Oil Shale Litigation Settlement Could Lead to Greater Safeguards for Taxpayers and Wildlife

Hunters, ranchers, farmers and communities that depend on the land for their well-being will be hurt if status quo oil shale development is allowed to continue.

02-15-2011 // Mekell Mikell
Proghorn

Interior Secretary Ken Salazar announced the Department of Interior (DOI) is re-examining its oil shale leasing policy on public lands as part of a legal settlement with a coalition of conservation groups, including the National Wildlife Federation (NWF).
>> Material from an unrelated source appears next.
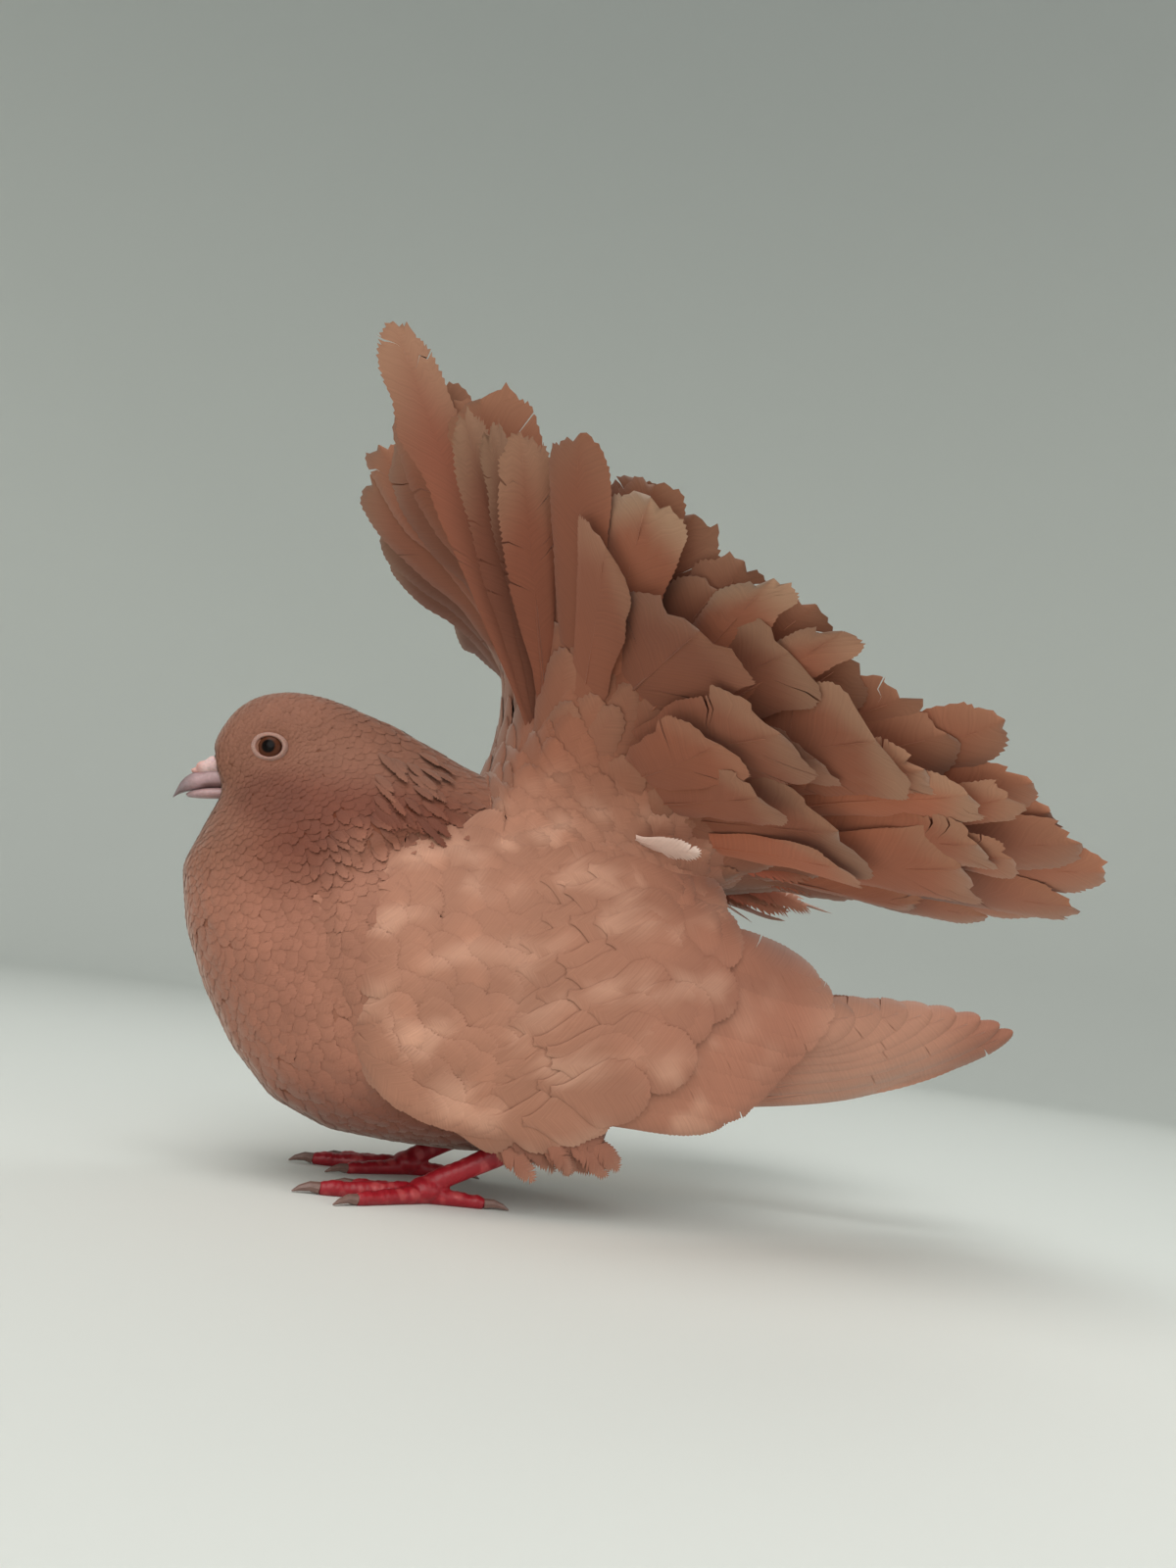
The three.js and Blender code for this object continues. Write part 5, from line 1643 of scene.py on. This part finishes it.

Craig Thompson, chairman of NWF’s board of directors, believes this is a step in the right direction. “By revisiting the Department of Interior’s oil shale leasing policies”, says Thompson, “Secretary Salazar has an opportunity to provide greater safeguards for taxpayers and wildlife.” Craig Thompson is also a professor of engineering and earth science at Western Wyoming Community College and a former oil shale worker. He has firsthand knowledge on the risks to water and wildlife associated with trying to develop this material as a source of fuel.

Oil shale development harms public lands in Colorado, Utah, and Wyoming by destroying essential habitats, altering the landscape and sucking up large amounts of water in dry states with scarce water resources. Hunters, ranchers, farmers and communities that depend on the land for their well-being will be hurt if status quo oil shale development is allowed to continue. The settlement does not close public lands to oil shale development, but allows the DOI to balance development with conservation, watershed protection, and recreation.

Despite claims that oil shale is the fuel of the future, it is a very immature fuel that is not economically, technologically, or commercially viable anywhere in the world. The process of developing this material requires more energy than it produces, making shale more expensive, inefficient, and polluting than conventional oil production. Professor Thompson believes “energy companies should not be allowed to experiment on our public lands, especially when the rewards are non-existent.” Turning this sedimentary rock into a reliable source of energy is still far beyond the foreseeable future. The path forward for oil shale states and the Department of Interior is to focus on protecting wildlife, water resources, and the Western way of life.